Edit: Maybe I should reformulate the question a bit. The definition of a spontaneous broken theory is that $Q|\Omega\rangle \neq 0$, where $Q$ is the charge operator as given by the symmetry and $|\Omega\rangle$ the groundstate. Why does the charge of the groundstate of my theory matter at all? I can formulate gauge invariance only as a Heisenberg operator symmetry: $\hat{A^\mu} \sim \hat{A^\mu} + \partial^\mu \hat{\alpha}$. Therefore the photon should still be massless. Obviously this cannot be true because we have plenty of examples where gauge bosons become massive (e.g. W boson or superconductors).
I guess that something goes wrong with the argument that the photon cannot be massive by gauge invariance. Since I don't know a nice proof of this (Only argumentations like this by resumming feynman diagrams) I guess something goes wrong there. The question is about what exactly goes wrong? And more important: Why is the mass of the photon protected in the normal case, but not in spontaneous symmetry breaking case. What's the crucial difference?
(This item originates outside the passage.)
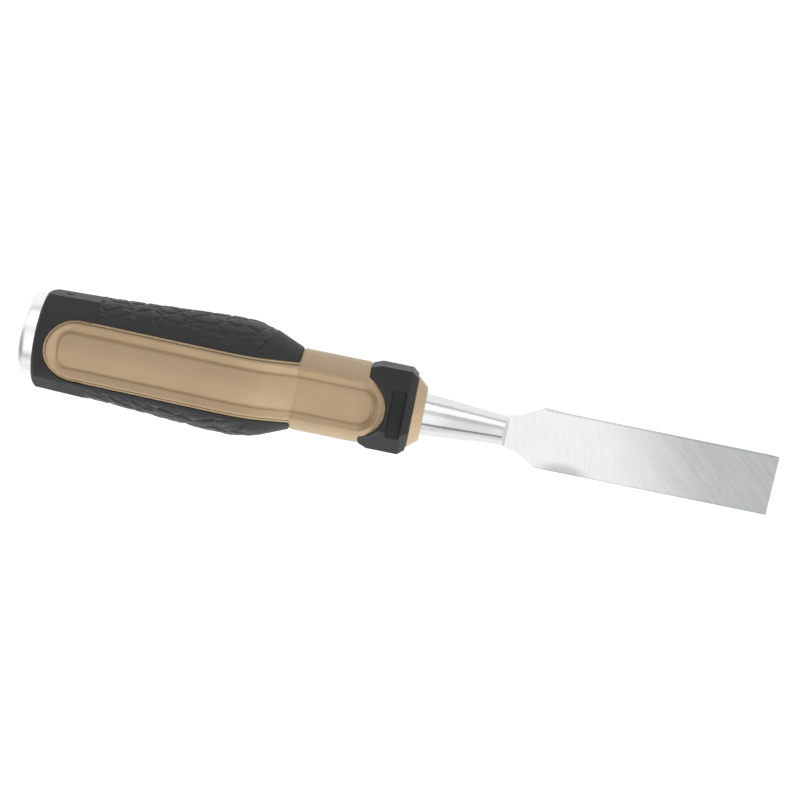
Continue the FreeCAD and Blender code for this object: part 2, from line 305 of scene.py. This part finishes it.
def pad_mesh(side):
    """Vertices in millimetres and faces of one grip pad: an embossed skin over a plain underside, as two grids."""
    centre, radius = PAD_ARC
    turn = math.acos((76.17 - centre) / radius)
    x = np.concatenate([np.linspace(PAD_REAR_X - PAD_OVERLAP, 76.0, 200), centre + radius * np.cos(np.linspace(turn, 0.02, 36))])
    reach_arc = np.sqrt(np.maximum(radius ** 2 - np.maximum(x - centre, 0) ** 2, 1e-4))
    skin = outline(x)
    edge_z = np.sqrt(skin ** 2 - (PAD_EDGE_Y - PAD_OVERLAP) ** 2)
    reach = np.arcsin(np.clip(np.minimum(edge_z, np.where(x > 76.1, reach_arc, FAR)) / skin, 0, 1))
    share = np.linspace(-1, 1, 131)
    a = reach[:, None] * share[None, :]
    xx = np.repeat(x[:, None], len(share), 1)
    y, z = skin[:, None] * np.cos(a), skin[:, None] * np.sin(a)
    to_edge = np.minimum(skin[:, None] * (reach[:, None] - np.abs(a)), np.minimum(xx - x[0], (x[-1] - xx) * 1.0 + 0.0))
    lift = np.clip(to_edge / 0.9, 0, 1)
    lift = lift * lift * (3 - 2 * lift)
    press = np.array([hide_depth(*p, side) for p in zip(xx.ravel(), y.ravel(), z.ravel())]).reshape(xx.shape)
    top = smooth_min(skin[:, None] - 0.1, PAD_MAX_Y / np.cos(a), 0.1) - 0.1 * (1 - lift) - press * lift
    low = np.repeat((skin - 0.3 - PAD_THICKNESS)[:, None], len(share), 1)
    points = []
    for r in (top, low):
        points.append(np.column_stack([xx.ravel(), side * (r * np.cos(a)).ravel(), (r * np.sin(a)).ravel()]))
    rows, cols = xx.shape
    total = rows * cols
    at = np.arange(total).reshape(rows, cols)
    faces = []
    for i in range(rows - 1):
        for j in range(cols - 1):
            quad = (at[i, j], at[i, j + 1], at[i + 1, j + 1], at[i + 1, j])
            faces.append(quad)
            faces.append(tuple(total + k for k in quad[::-1]))
    border = list(at[0, :]) + list(at[1:, -1]) + list(at[-1, -2::-1]) + list(at[-2:0:-1, 0])
    for a_, b_ in zip(border, border[1:] + border[:1]):
        faces.append((b_, a_, total + a_, total + b_))
    if side > 0:
        faces = [f[::-1] for f in faces]
    return np.concatenate(points), [tuple(int(v) for v in f) for f in faces]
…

Edit 2: It took me a while to figure it out, but I think I found a suitable nonperturbative argumentation why the photon cannot become massive. Instead of unitarity gauge work in the usual Lorentz gauge (and Feynman gauge). Then the equal time commutation relations read $[A^\mu(x), A^\nu(0)] = 0$ and $[\dot{A}^\mu(x), A^\nu(0)] = i \eta^{\mu\nu}$. Also the equation of motion is given by $\partial_\alpha\partial^\alpha A^\mu = J^\mu$. Therefore apply the equation of motion on the propagator $\langle 0|TA^\mu(x)A^\nu(0)|0\rangle$:
\begin{align} \partial_\alpha \partial^\alpha \langle 0|TA^\mu(x)A^\nu(0)|0\rangle &= \partial_\alpha \langle 0|T(\partial^\alpha A^\mu(x))A^\nu(0)|0\rangle + \partial_\alpha \left(\delta(t) \delta_{0\alpha} \langle 0|[A^\mu(x),A^\nu(0)]|0\rangle\right)\\ &= \langle 0|T(\partial_\alpha\partial^\alpha A^\mu(x))A^\nu(0)|0\rangle + \delta(t) \langle 0|[\partial_0 A^\mu(x),A^\nu(0)]|0\rangle\\ &= \langle 0|TJ^\mu(x)A^\nu(0)|0\rangle + i\eta^{\mu\nu}\delta^4(x) \end{align}
The commutator come from time ordered product and can be replaced by there equal time value because of the $\delta(t)$ in front. After a Fourier transformation this reads (call the Fourier transformed propagator $D^{\mu\nu}(p)$):
$$-p^2 D^{\mu\nu}(p) = \int d^4x e^{-ipx} \langle 0|TJ^\mu(x)A^\nu(0)|0\rangle + i\eta^{\mu\nu}$$
For $J^\mu = 0$ (free case) this simply gives the free photon propagator $D^{\mu\nu}(p) = \frac{-i\eta^{\mu\nu}}{p^2}$. Now if $J^\mu \neq 0$ multiply both sides with $p_\mu$ (which translates to $\partial_\mu$ for $J^\mu$)
\begin{align}-p^2 p_\mu D^{\mu\nu}(p) &= -\int d^4x e^{-ipx} \langle 0|T(\partial_\mu J^\mu(x))A^\nu(0)|0\rangle - \int d^3x e^{-ipx} \langle 0|[J^0(x),A^\nu(0)]|0\rangle + ip^\nu\\ &= - \int d^3x e^{-ipx} \langle 0|[J^0(0,\vec{x}),A^\nu(0)]|0\rangle + ip^\nu \end{align}
here I used $\partial_\mu J^\mu = 0$. Now as long as $[J^0(0,\vec{x}),A^\nu(0)] = 0$ (this is for example the case in the theory above since $J^0$ does not contain any $\partial_0 A^0$) we have $$-p^2 p_\mu D^{\mu\nu}(p) = ip^\nu$$ or $$p_\mu D^{\mu\nu}(p) = -i\frac{p^\nu}{p^2}$$ which means that $D^{\mu\nu}(p)$ must have a pole at $p^2 = 0$ (i.e. the photon is massless). Clearly this it not satisfied by the propagator for a massive particle $\sim \frac{1}{p^2 - m^2}$
Note that this argumentation never used any property of the ground state of our theory. In the Higgs mechanism one expands the field around its vev and ignores higher orders. After that the photon is massive (in lowest order of perturbation theory) which is a clear contradiction to my derivation above. So my first guess would be that the mass of the photon will again cancel when taking into account all feynman diagrams.